Her goal is to tell stories that help people understand conservation.

Heim earned a bachelor’s degree in zoology with an emphasis in marine fisheries. She later completed a master’s in environmental journalism.

She is a senior fellow with the International League of Conservation Photographers and a former board member of the North American Nature Photography Association. She has worked with outlets such as National Geographic, BBC Wildlife and World Wildlife magazine.

One of her favorite projects, granted by National Geographic, was to create the adventure documentary “Deer 139.”

The film follows the migration of a pregnant mule deer. Heim and a team of women backpacked, packrafted and skied over 85 miles of Wyoming following the deer’s exact path.
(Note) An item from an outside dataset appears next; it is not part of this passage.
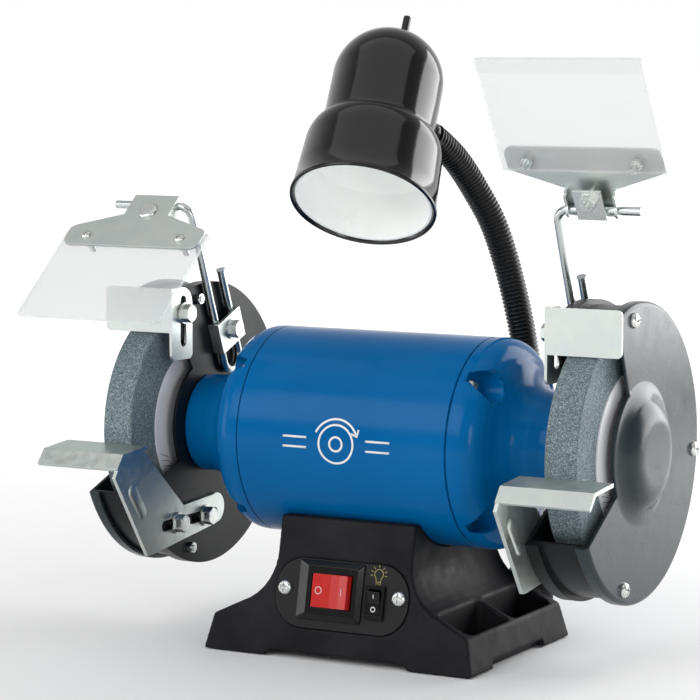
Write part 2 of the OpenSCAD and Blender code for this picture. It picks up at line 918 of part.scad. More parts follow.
function rod_point(y, s) = [
    y * cos(rod_lean) - s * sin(rod_lean),
    rod_z + y * sin(rod_lean) + s * cos(rod_lean)
];
clamp_bolt_yz = rod_point(rod_gap / 2, clamp_bolt_s);
function arm_yz(setting) = rod_point(0, rod_arm + setting);

module shield_rod(setting) {
    on_rod() translate([0, 0, setting]) {
        translate([0, 0, rod_low]) cylinder(r = rod_r, h = rod_arm - rod_bend - rod_low);
        translate([0, rod_gap, rod_low]) cylinder(r = rod_r, h = rod_short_top - rod_low);
        translate([0, rod_gap, rod_short_top]) cylinder(r = rod_r + 0.4, h = 1);
        translate([0, rod_gap / 2, rod_low]) rotate([90, 0, 90]) rotate([0, 0, 180])
            rotate_extrude(angle = 180) translate([rod_gap / 2, 0]) circle(rod_r);
        translate([rod_bend, 0, rod_arm - rod_bend]) rotate([90, 0, 0]) rotate([0, 0, 90])
            rotate_extrude(angle = 90) translate([rod_bend, 0]) circle(rod_r);
        translate([rod_bend, 0, rod_arm]) rotate([0, 90, 0])
            cylinder(r = rod_r, h = arm_end - rod_x - rod_bend);
    }
}

module shield_rod_left() {
    color(zinc) on_side(-1) shield_rod(rod_set_left);
}

module shield_rod_right() {
    color(zinc) on_side(1) shield_rod(rod_set_right);
}

// Channel clip that holds the U of the rod on the guard
module rod_clamp() {
    reach = rod_r + slide_gap;
    on_rod() difference() {
        translate([-reach - clamp_t, -reach - clamp_t, clamp_bolt_s - 11])
            cube([2 * reach + clamp_t, rod_gap + 2 * reach + 2 * clamp_t, 20]);
        translate([-reach, -reach, clamp_bolt_s - 12]) cube([2 * reach + 1, rod_gap + 2 * reach, 22]);
        translate([-reach - 5, rod_gap / 2, clamp_bolt_s]) rotate([0, 90, 0]) cylinder(r = 3, h = 20);
    }
}

module rod_clamps() {
    color(zinc) both_sides() rod_clamp();
}

// Local frame of a shield: the rod's arm is the X axis, +Z runs up the shield's plane
module on_arm(tilt, setting) {
    p = arm_yz(setting);
    translate([shield_x, p[0], p[1]]) rotate([tilt, 0, 0]) children();
}

// Sheet bracket: tab and bar behind the arm, an ear at each side that the arm runs through
module shield_bracket(tilt, setting) {
    low = -rod_r - 2;
    neck_z = 13;
    on_arm(tilt, setting) difference() {
        union() {
            translate([0, plate_y + bracket_t, 0]) rotate([90, 0, 0]) linear_extrude(bracket_t) {
                polygon([
                    [-ear_x, low], [ear_x, low], [ear_x, neck_z], [bar_half - 3, bar[0] - 0.5],
                    [bar_half, bar[0] + 2], [bar_half, bar[1] - bar_corner], [bar_half - bar_corner, bar[1]],
                    [bar_corner - bar_half, bar[1]], [-bar_half, bar[1] - bar_corner],
                    [-bar_half, bar[0] + 2], [3 - bar_half, bar[0] - 0.5], [-ear_x, neck_z]
                ]);
                for (x = [-1, 1]) translate([x * (bar_half - bar_corner), bar[1] - bar_corner])
                    circle(bar_corner);
            }
            for (x = [-ear_x, ear_x - bracket_t]) translate([x, 0, 0]) {
                rotate([0, 90, 0]) cylinder(r = -low, h = bracket_t);
                translate([0, 0, low]) cube([bracket_t, plate_y + bracket_t, neck_z - low]);
                translate([0, low + 2, 0]) cube([bracket_t, plate_y, neck_z - 2]);
            }
            // lip under the arm that joins the ears
            translate([-ear_x, 0.5, low]) cube([2 * ear_x, plate_y, bracket_t]);
        }
        translate([-30, 0, 0]) rotate([0, 90, 0]) cylinder(r = rod_r + run_gap, h = 60);
        for (x = [-1, 1]) translate([x * shield_screw[0], 0, shield_screw[1]]) rotate([-90, 0, 0])
            cylinder(r = 2, h = 20);
        translate([0, 0, pinch_z]) rotate([-90, 0, 0]) cylinder(r = 2.5, h = 20);
    }
}

module shield_bracket_left() {
    color(zinc) on_side(-1) shield_bracket(shield_tilt_left, rod_set_left);
}

module shield_bracket_right() {
    color(zinc) on_side(1) shield_bracket(shield_tilt_right, rod_set_right);
}

module shield(tilt, setting) {
    corner = 2;
    on_arm(tilt, setting) translate([0, plate_y, (shield_near + shield_far) / 2]) rotate([90, 0, 0])
        linear_extrude(shield_t) difference() {
            rounded_rect([shield_w, shield_far - shield_near], corner);
            for (x = [-1, 1])
                translate([x * shield_screw[0], shield_screw[1] - (shield_near + shield_far) / 2]) circle(2);
        }
}

module shield_left() {
    color([0.92, 0.95, 0.96, 0.4]) on_side(-1) shield(shield_tilt_left, rod_set_left);
}

module shield_right() {
    color([0.92, 0.95, 0.96, 0.4]) on_side(1) shield(shield_tilt_right, rod_set_right);
}

// Two screws with nuts for the plate; pinch bolt and the clip it pulls against the arm
module shield_screws(tilt, setting) {
    clip_half = 9;
    clip_y = -rod_r - 0.4;
    on_arm(tilt, setting) {
        for (x = [-1, 1]) translate([x * shield_screw[0], 0, shield_screw[1]]) {
            translate([0, plate_y + bracket_t, 0]) rotate([-90, 0, 0]) pan_screw(3.2, 2, 2, 13);
            translate([0, plate_y - shield_t, 0]) rotate([90, 0, 0]) hex_head(6.6, 2.8);
        }
        translate([0, plate_y + bracket_t, pinch_z]) rotate([-90, 0, 0]) pan_head(6.4, 1.8);
        translate([0, plate_y + bracket_t + 0.5, pinch_z]) rotate([90, 0, 0]) cylinder(r = 2.5, h = 17);
        translate([0, clip_y - 1.4, pinch_z]) rotate([90, 0, 0]) hex_head(9.5, 4.2);
        translate([-clip_half, clip_y - 1.4, -rod_r - 1.4]) cube([2 * clip_half, 1.4, 20]);
    }
}

module shield_screws_left() {
    color(zinc) on_side(-1) shield_screws(shield_tilt_left, rod_set_left);
}

module shield_screws_right() {
    color(zinc) on_side(1) shield_screws(shield_tilt_right, rod_set_right);
}

// ---------- lamp ----------

module neck_ferrule() {
    color(black) translate([neck_pos[0], neck_pos[1], boss_top]) difference() {
        union() {
            cylinder(r = 14.5, h = 7, $fn = 6);
            translate([0, 0, 7]) cylinder(r1 = 12.2, r2 = 11, h = 12);
        }
        translate([0, 0, -1]) cylinder(r = neck_outer_r + run_gap, h = 30);
    }
}

// Put +Z on the way from a to b
module along(a, b) {
    d = b - a;
    translate(a) rotate([0, acos(d[2] / norm(d)), atan2(d[1], d[0])]) children();
}

// One stretch of gooseneck: a cup that sits over the ball below it, and its own ball on top
module neck_link(a, b) {
    length = norm(b - a);
    cup = neck_outer_r + slide_gap;
    color(black) along(a, b) difference() {
        union() {
            cylinder(r = neck_outer_r, h = length);
            translate([0, 0, length]) sphere(neck_outer_r);
        }
        sphere(cup);
        translate([0, 0, -cup]) cylinder(r = cup, h = cup + cup_rim);
    }
}

// The lowest stretch stands in the ferrule and can be turned there
module neck_base() {
    foot = boss_top - 17;
    color(black) translate([neck_pos[0], neck_pos[1], foot]) {
        cylinder(r = neck_outer_r, h = neck_joints[0][2] - foot);
        translate([0, 0, neck_joints[0][2] - foot]) sphere(neck_outer_r);
    }
}

module neck_link_1() {
    neck_link(neck_joints[0], neck_joints[1]);
}

module neck_link_2() {
    neck_link(neck_joints[1], neck_joints[2]);
}

module neck_link_3() {
    neck_link(neck_joints[2], neck_joints[3]);
}

module neck_link_4() {
    neck_link(neck_joints[3], head_joint);
}

// Frame of the lamp: origin at the middle of its mouth, +Z towards the dome
module on_lamp() {
    translate(shade_pos) rotate(shade_turn) children();
}

shade_outside = concat(
    [[shade_r, 0], [shade_r + 0.8, 1], [shade_r, 2.4], [shade_r - 1.6, 34]],
    bezier([shade_r - 1.8, 38], [shade_r - 3.5, 47], [tube_r + 2.5, 49.5], 5),
    [[tube_r + 0.6, 51], [tube_r, 54]],
    [for (a = [0 : 10 : 80]) [tube_r * cos(a), shade_len - tube_r + tube_r * sin(a)]],
    [[0, shade_len]]
);
shade_inside = concat(
    [[0, shade_len - 2]],
    [for (a = [80 : -10 : 0]) [(tube_r - 2) * cos(a), shade_len - tube_r + (tube_r - 2) * sin(a)]],
    [[tube_r - 2, 52], [shade_r - 4, 38], [shade_r - 3.6, 34], [shade_r - 2, 0]]
);

// A place on the radius where the gooseneck meets the shade
module on_collar(r) {
    rotate([0, 0, collar_turn]) translate([r, 0, collar_s]) children();
}

module lamp_shade() {
    color(black) on_lamp() {
        difference() {
            union() {
                rotate_extrude() polygon(concat(shade_outside, shade_inside));
                on_collar(tube_r - 1.4) rotate([0, 90, 0]) cylinder(r = collar_r, h = collar_len);
                translate([stem_x, 0, shade_len - 3]) cylinder(r = stem_seat_r, h = 4);
            }
            translate([stem_x, 0, shade_len - 20]) cylinder(r = stem_r, h = 40);
            // seat for the ball on top of the gooseneck
            on_collar(head_joint_r) sphere(neck_outer_r + slide_gap);
        }
    }
}

// White liner inside the shade
module lamp_reflector() {
    color([0.95, 0.95, 0.93]) on_lamp() rotate_extrude() polygon([
        [shade_r - 2.2, 1.4], [shade_r - 3.8, 33], [32.4, 49], [31.2, 52], [22, 62], [21, 62], [21, 60.6],
        [30, 51], [31.2, 48.4], [shade_r - 5.2, 32], [shade_r - 3.6, 1.4]
    ]);
}

// Socket and the stem that fixes it to the dome
module lamp_holder() {
    color([0.9, 0.88, 0.82]) on_lamp() {
        difference() {
            translate([0, 0, cap_s]) cylinder(r = holder_r, h = holder_len);
            translate([0, 0, cap_s - 1]) cylinder(r = cap_r, h = cap_len + 1);
        }
        translate([stem_x, 0, cap_s + holder_len])
            cylinder(r = stem_r, h = shade_len + stem_out - cap_s - holder_len);
    }
}

// Reflector bulb: round front, neck and a screw cap in the holder
module lamp_bulb() {
    color([0.97, 0.96, 0.92]) on_lamp() {
        translate([0, 0, cap_s]) cylinder(r = cap_r, h = cap_len);
        rotate_extrude() polygon(concat(
            [[0, bulb_s - bulb_r]],
            [for (a = [-80 : 16 : 32]) [bulb_r * cos(a), bulb_s + bulb_r * sin(a)]],
            [[cap_r - 0.4, cap_s - 4], [cap_r - 0.8, cap_s], [0, cap_s]]
        ));
    }
}

base_casting();
base_plate();
base_plate_screws();
rubber_feet();
control_panel();
panel_screws();
main_switch_frame();
main_rocker();
lamp_switch_frame();
lamp_rocker();
cable_gland();
capacitor();
terminal_block();
motor_shell();
end_bell_left();
end_bell_right();
tie_screws();
stator_core();
stator_windings();
rotor();
cooling_fan();
shaft();
bearings();
inner_flanges();
outer_flanges();
wheel_blotters();
wheel_left();
wheel_right();
spindle_nuts();
guard_left();
guard_right();
guard_screws();
cover_left();
cover_right();
cover_screws();
deflector_left();
deflector_right();
tool_rest_left();
tool_rest_right();
guard_bolts();
rod_clamps();
shield_rod_left();
shield_rod_right();
shield_bracket_left();
shield_bracket_right();
shield_left();
shield_right();
shield_screws_left();
shield_screws_right();
neck_ferrule();
neck_base();
neck_link_1();
neck_link_2();
neck_link_3();
neck_link_4();
lamp_shade();
lamp_reflector();
lamp_holder();
lamp_bulb();
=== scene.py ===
import json
import math

import bmesh
import bpy
from mathutils import Matrix, Vector


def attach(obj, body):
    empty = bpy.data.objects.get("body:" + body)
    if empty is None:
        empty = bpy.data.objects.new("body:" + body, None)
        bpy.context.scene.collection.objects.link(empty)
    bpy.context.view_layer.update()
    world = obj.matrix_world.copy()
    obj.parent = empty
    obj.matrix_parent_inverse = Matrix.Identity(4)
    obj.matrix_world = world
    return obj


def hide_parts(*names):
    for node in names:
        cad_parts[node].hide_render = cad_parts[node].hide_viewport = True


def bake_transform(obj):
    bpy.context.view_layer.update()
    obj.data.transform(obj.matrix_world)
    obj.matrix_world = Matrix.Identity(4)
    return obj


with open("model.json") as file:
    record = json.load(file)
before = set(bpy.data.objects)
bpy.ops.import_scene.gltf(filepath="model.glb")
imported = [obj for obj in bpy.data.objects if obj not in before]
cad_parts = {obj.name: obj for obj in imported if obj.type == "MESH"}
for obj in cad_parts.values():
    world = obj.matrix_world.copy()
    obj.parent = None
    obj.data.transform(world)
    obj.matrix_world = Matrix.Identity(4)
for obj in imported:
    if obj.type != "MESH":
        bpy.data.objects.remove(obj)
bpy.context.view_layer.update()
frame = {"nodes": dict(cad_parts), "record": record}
MM = 0.001
SHAFT_Z = 129
SHELL_R = 63.6
BELL_IN_R = 59.6
FULL_TURN = 360

# ---------------------------------------------------------------- materials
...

“It was one of the most intimidating things, but that project was one of my favorites,” she said. “At the end of the day, this deer showed me I could do a lot more than I thought I was physically capable of.”

The film was selected for several film festivals, including the Banff Centre Mountain Film and Book Festival, Environmental Film Festival and the International Wildlife Film Festival.

Heim balances big projects with workshops, consultations and training that she hosts for budding conservation photographers and filmmakers. She works through concepts and ideas, offers advice and helps other storytellers get their own projects off the ground.

“I want there to be a lot more storytellers out there,” she said. “And I’m a big proponent of trying to get more women to be the ones wielding the camera, and shaping the stories.”

Heim leaned into storytelling when she was working on a dam removal project in Washington state. Meeting with landowners who were concerned about the possibility of flooding, she realized how personal conservation can be.

With an inside eye to what conservation issues actually mean to people, Heim felt compelled to communicate that concern to the world in a way everyone could understand.

Heim once had a project published in Playboy magazine. She said she is proud of it because she was able to reach an audience that normally wouldn’t be exposed to her work.

“Lots of times with storytelling, you don’t know what the impact is going to be,” she said. “I want to do something that really resonates with people.”